Un último apunte sobre mis aficiones. El mundo de las letras ha formado parte de mi vida desde los años de la adolescencia y no ha dejado de acompañarme en una labor profesional de más de cuarenta años. Con la jubilación, y el tiempo libre que proporciona, esta herramienta de mis entendederas forma parte del principal de mis ocios. Garabateo en el papel por el puro placer de hacerlo, y una buena lectura en sofá casero, silla de bar o banco de plaza, me aseguran momentos deliciosos.

Huyo de la literatura comercial.

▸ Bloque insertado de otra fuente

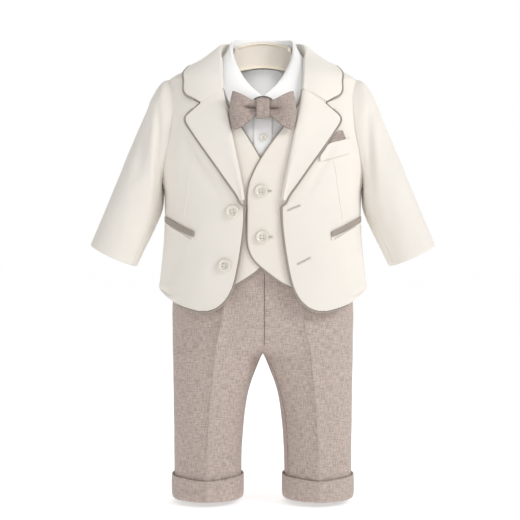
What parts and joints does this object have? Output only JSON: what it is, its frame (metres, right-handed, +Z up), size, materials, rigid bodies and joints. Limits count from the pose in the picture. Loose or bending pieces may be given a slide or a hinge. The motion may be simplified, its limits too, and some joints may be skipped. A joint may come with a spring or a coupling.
{
  "type": "christening suit",
  "caption": "Baby's christening suit: ivory jacket and waistcoat with contrast piping, white shirt, bow tie and linen-look trousers with turn-ups, hollow as worn.",
  "frame": {"origin": "between the shoulders, at the height of the neck seam, where the wearer's shoulders hold the suit up", "axes": "+Z up towards the collar, the front of the suit faces -Y, +X towards the wearer's left sleeve"},
  "size_m": [0.399, 0.1316, 0.5377],
  "materials": {
    "jacket_cloth": "matte woven ivory",
    "waistcoat_cloth": "matte woven ivory",
    "satin_trim": "soft satin taupe",
    "taupe_linen": "slubbed linen look, taupe",
    "shirt_cotton": "fine white cotton",
    "band_twill": "beige twill",
    "cream_rim": "cream ribbon",
    "button_horn": "glossy ivory"
  },
  "bodies": {
    "root": {"jacket_front_left": "jacket_cloth", "jacket_front_right": "jacket_cloth", "jacket_back": "jacket_cloth", "jacket_top_sleeve_left": "jacket_cloth", "jacket_top_sleeve_right": "jacket_cloth", "jacket_under_sleeve_left": "jacket_cloth", "jacket_under_sleeve_right": "jacket_cloth", "jacket_collar": "jacket_cloth", "jacket_lapel_left": "jacket_cloth", "jacket_lapel_right": "jacket_cloth", "collar_piping": "satin_trim", "jacket_piping_left": "satin_trim", "jacket_piping_right": "satin_trim", "hip_welt_left": "satin_trim", "hip_welt_right": "satin_trim", "hip_jet_left": "jacket_cloth", "hip_jet_right": "jacket_cloth", "breast_welt": "jacket_cloth", "pocket_square": "taupe_linen", "jacket_button_upper": "button_horn", "jacket_button_lower": "button_horn", "waistcoat_front_left": "waistcoat_cloth", "waistcoat_front_right": "waistcoat_cloth", "waistcoat_back": "waistcoat_cloth", "waistcoat_piping_left": "satin_trim", "waistcoat_piping_right": "satin_trim", "waistcoat_button_upper": "button_horn", "waistcoat_button_lower": "button_horn", "shirt_front_left": "shirt_cotton", "shirt_front_right": "shirt_cotton", "shirt_back": "shirt_cotton", "shirt_placket": "shirt_cotton", "shirt_sleeve_left": "shirt_cotton", "shirt_sleeve_right": "shirt_cotton", "shirt_collar": "shirt_cotton", "shirt_button": "button_horn", "neck_band": "band_twill", "neck_band_rim_top": "cream_rim", "neck_band_rim_bottom": "cream_rim", "bow_wing_left": "taupe_linen", "bow_wing_right": "taupe_linen", "bow_knot": "taupe_linen", "trouser_front_left": "taupe_linen", "trouser_front_right": "taupe_linen", "trouser_back_left": "taupe_linen", "trouser_back_right": "taupe_linen", "trouser_waistband": "taupe_linen", "turn_up_left": "taupe_linen", "turn_up_right": "taupe_linen"}
  },
  "joints": []
}
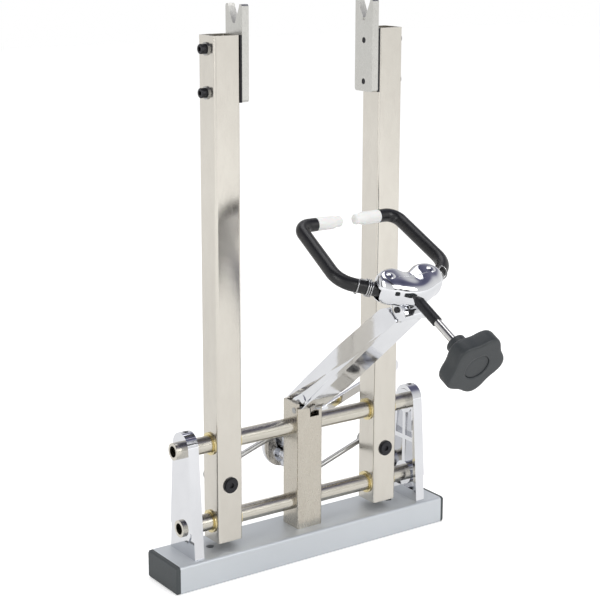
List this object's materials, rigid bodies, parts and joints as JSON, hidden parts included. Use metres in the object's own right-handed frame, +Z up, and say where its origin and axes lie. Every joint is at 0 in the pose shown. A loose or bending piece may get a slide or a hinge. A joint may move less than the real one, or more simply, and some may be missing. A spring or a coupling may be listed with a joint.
{
  "type": "bicycle wheel truing stand",
  "caption": "Bench stand for truing bicycle wheels: self-centring uprights with axle notches slide on guide rods, and a screw-closed caliper with feeler tips swings on an arm.",
  "frame": {"origin": "middle of the base's underside, on the floor", "axes": "+X along the base to the right, +Y to the back, +Z up"},
  "size_m": [0.352, 0.3304, 0.591],
  "materials": {
    "silver_enamel": "satin silver-grey enamel",
    "cap_plastic": "moulded",
    "chrome_casting": "polished chrome over a casting",
    "nickel": "bright nickel plate on steel",
    "zinc_steel": "turned steel",
    "black_steel": "black oxide",
    "bronze": "turned bronze",
    "shim_plastic": "sheet",
    "jaw_coating": "black powder coat on steel bar",
    "tip_plastic": "turned white plastic",
    "knob_plastic": "moulded, fine grain"
  },
  "bodies": {
    "frame": {"base_tube": "silver_enamel", "end_caps": "cap_plastic", "left_bracket": "chrome_casting", "right_bracket": "chrome_casting", "bracket_bolts": "black_steel", "upper_rod": "nickel", "lower_rod": "nickel", "rod_set_screws": "black_steel", "centre_post": "nickel", "post_bolts": "black_steel", "arm_pivot_pin": "zinc_steel", "rocker_pivot_bolt": "black_steel"},
    "right_slide": {"right_upright": "nickel", "right_bushes": "bronze", "right_shim": "shim_plastic", "right_axle_plate": "nickel", "right_plate_screws": "black_steel", "right_washers": "zinc_steel", "right_link_screw": "black_steel"},
    "left_slide": {"left_upright": "nickel", "left_bushes": "bronze", "left_shim": "shim_plastic", "left_axle_plate": "nickel", "left_plate_screws": "black_steel", "left_washers": "zinc_steel", "left_link_screw": "black_steel"},
    "rocker": {"rocker": "chrome_casting", "rocker_pins": "zinc_steel", "operating_lever": "chrome_casting"},
    "right_link": {"right_link": "zinc_steel"},
    "left_link": {"left_link": "zinc_steel"},
    "arm": {"caliper_arm": "chrome_casting", "head_pin_screw": "black_steel"},
    "head": {"head_housing": "chrome_casting", "jaw_pivots": "chrome_casting", "head_pivot_pin": "zinc_steel"},
    "left_jaw": {"left_jaw": "jaw_coating", "left_tip": "tip_plastic", "left_jaw_spring": "zinc_steel"},
    "right_jaw": {"right_jaw": "jaw_coating", "right_tip": "tip_plastic", "right_jaw_spring": "zinc_steel"},
    "nut": {"spreader_nut": "zinc_steel"},
    "knob": {"spindle": "zinc_steel", "spindle_sleeve": "black_steel", "star_knob": "knob_plastic", "knob_cap": "knob_plastic"}
  },
  "joints": [
    {"name": "upright_slide", "type": "slide", "parent": "frame", "child": "right_slide", "axis": [1, 0, 0], "range_m": [-0.027, 0.018]},
    {"name": "left_upright_slide", "type": "slide", "parent": "frame", "child": "left_slide", "axis": [1, 0, 0], "range_m": [-0.018, 0.027]},
    {"name": "rocker_turn", "type": "hinge", "parent": "frame", "child": "rocker", "pos_m": [0, 0, 0.099], "axis": [0, -1, 0], "range_deg": [-43, 29]},
    {"name": "right_link_turn", "type": "hinge", "parent": "right_slide", "child": "right_link", "pos_m": [0.1015, 0, 0.099], "axis": [0, 1, 0], "range_deg": [-6, 6]},
    {"name": "left_link_turn", "type": "hinge", "parent": "left_slide", "child": "left_link", "pos_m": [-0.1015, 0, 0.099], "axis": [0, 1, 0], "range_deg": [-6, 6]},
    {"name": "arm_tilt", "type": "hinge", "parent": "frame", "child": "arm", "pos_m": [0, -0.007, 0.162], "axis": [1, 0, 0], "range_deg": [-10, 38]},
    {"name": "head_tilt", "type": "hinge", "parent": "arm", "child": "head", "pos_m": [0, -0.17923, 0.3091], "axis": [1, 0, 0], "range_deg": [-20, 30]},
    {"name": "knob_turn", "type": "hinge", "parent": "head", "child": "knob", "pos_m": [0, -0.18547, 0.32107], "axis": [0, 0.887, 0.4617], "range_deg": [-1440, 360]},
    {"name": "nut_travel", "type": "slide", "parent": "head", "child": "nut", "axis": [0, 0.887, 0.4617], "range_m": [-0.00083, 0.00302]},
    {"name": "right_jaw_swing", "type": "hinge", "parent": "head", "child": "right_jaw", "pos_m": [0.0245, -0.17127, 0.32846], "axis": [0, -0.4617, 0.887], "range_deg": [-11, 3]},
    {"name": "left_jaw_swing", "type": "hinge", "parent": "head", "child": "left_jaw", "pos_m": [-0.0245, -0.17127, 0.32846], "axis": [0, -0.4617, 0.887], "range_deg": [-3, 11]}
  ],
  "couplings": [
    {"joint": "left_upright_slide", "follows": "upright_slide", "ratio": -1},
    {"joint": "rocker_turn", "follows": "upright_slide", "rad_per_m": 27},
    {"joint": "right_link_turn", "follows": "upright_slide", "rad_per_m": -1.2},
    {"joint": "left_link_turn", "follows": "upright_slide", "rad_per_m": -1.2},
    {"joint": "nut_travel", "follows": "knob_turn", "m_per_rad": -0.00011625},
    {"joint": "right_jaw_swing", "follows": "knob_turn", "ratio": 0.0075},
    {"joint": "left_jaw_swing", "follows": "knob_turn", "ratio": -0.0075}
  ]
}
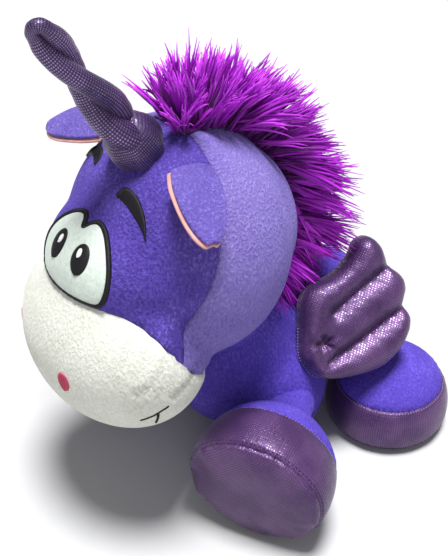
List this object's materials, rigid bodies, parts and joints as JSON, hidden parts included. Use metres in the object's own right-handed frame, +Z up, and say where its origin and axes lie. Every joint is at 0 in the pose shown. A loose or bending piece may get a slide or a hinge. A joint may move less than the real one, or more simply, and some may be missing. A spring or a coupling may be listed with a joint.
{
  "type": "plush unicorn",
  "caption": "Stuffed plush unicorn lying on its belly, with a large head, twisted horn, ears, wings, shaggy mane and tail, and round hooves.",
  "frame": {"origin": "on the floor under the middle of the toy's length and width", "axes": "+Z up out of the floor it lies on, -Y the way the nose points, +X the toy's left side"},
  "size_m": [0.297, 0.3256, 0.3745],
  "materials": {
    "plush": "short plush pile, soft and matte",
    "light_plush": "short plush pile with a slight sheen",
    "muzzle": "short cream plush pile, matte",
    "hoof": "metallic knit with small foil dots",
    "horn": "metallic knit with small foil dots, darker",
    "lining": "smooth satin knit",
    "eye_white": "embroidered satin stitch",
    "black_thread": "embroidery thread with a slight gloss",
    "white_thread": "embroidery thread with a slight gloss",
    "pink_thread": "embroidery thread with a slight gloss",
    "mane_fur": "long shaggy fur in curled locks, glossy",
    "stuffing": "loose polyester fibre"
  },
  "bodies": {
    "body": {"body_left_panel": "plush", "body_right_panel": "plush", "belly_panel": "plush", "body_stuffing": "stuffing"},
    "neck": {"neck_stuffing": "stuffing"},
    "head": {"face_panel": "plush", "back_of_head_left": "light_plush", "back_of_head_right": "light_plush", "muzzle_panel": "muzzle", "head_stuffing": "stuffing", "eye_patch": "eye_white", "eye_outline": "black_thread", "pupil_left": "black_thread", "pupil_right": "black_thread", "glint_left": "white_thread", "glint_right": "white_thread", "nostril_left": "pink_thread", "nostril_right": "pink_thread", "brow_left": "black_thread", "brow_right": "black_thread", "mouth_stitch_left": "black_thread", "mouth_stitch_right": "black_thread", "mane_backing": "mane_fur", "mane_fur": "mane_fur"},
    "horn": {"horn_cover": "horn", "horn_stuffing": "stuffing"},
    "ear_left": {"ear_left_cover": "light_plush", "ear_left_lining": "lining"},
    "ear_right": {"ear_right_cover": "light_plush", "ear_right_lining": "lining"},
    "front_left_leg": {"front_left_leg_cover": "plush", "front_left_leg_hoof": "hoof", "front_left_leg_sole": "hoof", "front_left_leg_stuffing": "stuffing"},
    "front_right_leg": {"front_right_leg_cover": "plush", "front_right_leg_hoof": "hoof", "front_right_leg_sole": "hoof", "front_right_leg_stuffing": "stuffing"},
    "hind_left_leg": {"hind_left_leg_cover": "plush", "hind_left_leg_hoof": "hoof", "hind_left_leg_sole": "hoof", "hind_left_leg_stuffing": "stuffing"},
    "hind_right_leg": {"hind_right_leg_cover": "plush", "hind_right_leg_hoof": "hoof", "hind_right_leg_sole": "hoof", "hind_right_leg_stuffing": "stuffing"},
    "wing_left": {"wing_left_outer_panel": "hoof", "wing_left_inner_panel": "hoof", "wing_left_stuffing": "stuffing"},
    "wing_right": {"wing_right_outer_panel": "hoof", "wing_right_inner_panel": "hoof", "wing_right_stuffing": "stuffing"},
    "tail": {"tail_fur": "mane_fur"}
  },
  "joints": [
    {"name": "head_turn", "type": "hinge", "parent": "body", "child": "neck", "pos_m": [0, -0.015, 0.12], "axis": [0, 0, 1], "range_deg": [-12, 12], "stiffness_Nm_per_rad": 3},
    {"name": "head_nod", "type": "hinge", "parent": "neck", "child": "head", "pos_m": [0, -0.015, 0.12], "axis": [1, 0, 0], "range_deg": [-6, 6], "stiffness_Nm_per_rad": 6},
    {"name": "horn_bend", "type": "hinge", "parent": "head", "child": "horn", "pos_m": [0, -0.08, 0.279], "axis": [1, 0, 0], "range_deg": [-10, 10], "stiffness_Nm_per_rad": 0.4},
    {"name": "ear_left_flap", "type": "hinge", "parent": "head", "child": "ear_left", "pos_m": [0.045, -0.066, 0.273], "axis": [-0.2074, -0.969, 0.1343], "range_deg": [-8, 35], "stiffness_Nm_per_rad": 0.08},
    {"name": "ear_right_flap", "type": "hinge", "parent": "head", "child": "ear_right", "pos_m": [-0.045, -0.066, 0.273], "axis": [-0.2074, 0.969, -0.1343], "range_deg": [-16, 27], "stiffness_Nm_per_rad": 0.08},
    {"name": "wing_left_swing", "type": "hinge", "parent": "body", "child": "wing_left", "pos_m": [0.04515, 0.01241, 0.10367], "axis": [0.493, 0, -0.87], "range_deg": [-4, 45], "stiffness_Nm_per_rad": 0.15},
    {"name": "wing_right_swing", "type": "hinge", "parent": "body", "child": "wing_right", "pos_m": [-0.04515, 0.01241, 0.10367], "axis": [0.493, 0, 0.87], "range_deg": [-4, 45], "stiffness_Nm_per_rad": 0.15},
    {"name": "front_left_leg_lift", "type": "hinge", "parent": "body", "child": "front_left_leg", "pos_m": [0.06, 0.004, 0.05], "axis": [-1, 0, 0], "range_deg": [-6, 10], "stiffness_Nm_per_rad": 0.8},
    {"name": "front_right_leg_lift", "type": "hinge", "parent": "body", "child": "front_right_leg", "pos_m": [-0.06, 0.004, 0.05], "axis": [-1, 0, 0], "range_deg": [-6, 10], "stiffness_Nm_per_rad": 0.8},
    {"name": "hind_left_leg_swing", "type": "hinge", "parent": "body", "child": "hind_left_leg", "pos_m": [0.046, 0.092, 0.056], "axis": [1, 0, 0], "range_deg": [-12, 12], "stiffness_Nm_per_rad": 0.8},
    {"name": "hind_right_leg_swing", "type": "hinge", "parent": "body", "child": "hind_right_leg", "pos_m": [-0.046, 0.092, 0.056], "axis": [1, 0, 0], "range_deg": [-12, 12], "stiffness_Nm_per_rad": 0.8},
    {"name": "tail_swing", "type": "hinge", "parent": "body", "child": "tail", "pos_m": [0, 0.139, 0.08], "axis": [1, 0, 0], "range_deg": [-3, 40], "stiffness_Nm_per_rad": 0.03}
  ]
}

Pocos de esos llamados “bestsellers” se dejan ver en mis librerías, pero alguno hay, y justo es reconocer que solo con unos pocos, confieso que he disfrutado del placer de la lectura, eso sí, como entretenimiento con escasa didáctica.

Soy de los clásicos en cualquiera de sus géneros y me solazo en la erudición de los buenos ensayos. No me considero lector de élite o elitista. Reconozco haber vibrado con “El Quijote”, tardíamente, sea reconocido, y asombrarme con la prosa satírica de Quevedo y el arte de la subsistencia reflejado en la picaresca. Gusto de leer libros y documentos de historia, pero huyo de la novela de ficción histórica.

Bien, hasta aquí, el río de mi vida, sus meandros y sus afluentes. El retrato de mi “yo”. Mi figura física, el misterio de mis interioridades, mis héroes literarios. Ha resultado una confesión que, si merece penitencia, sea de oración, nunca de sangre.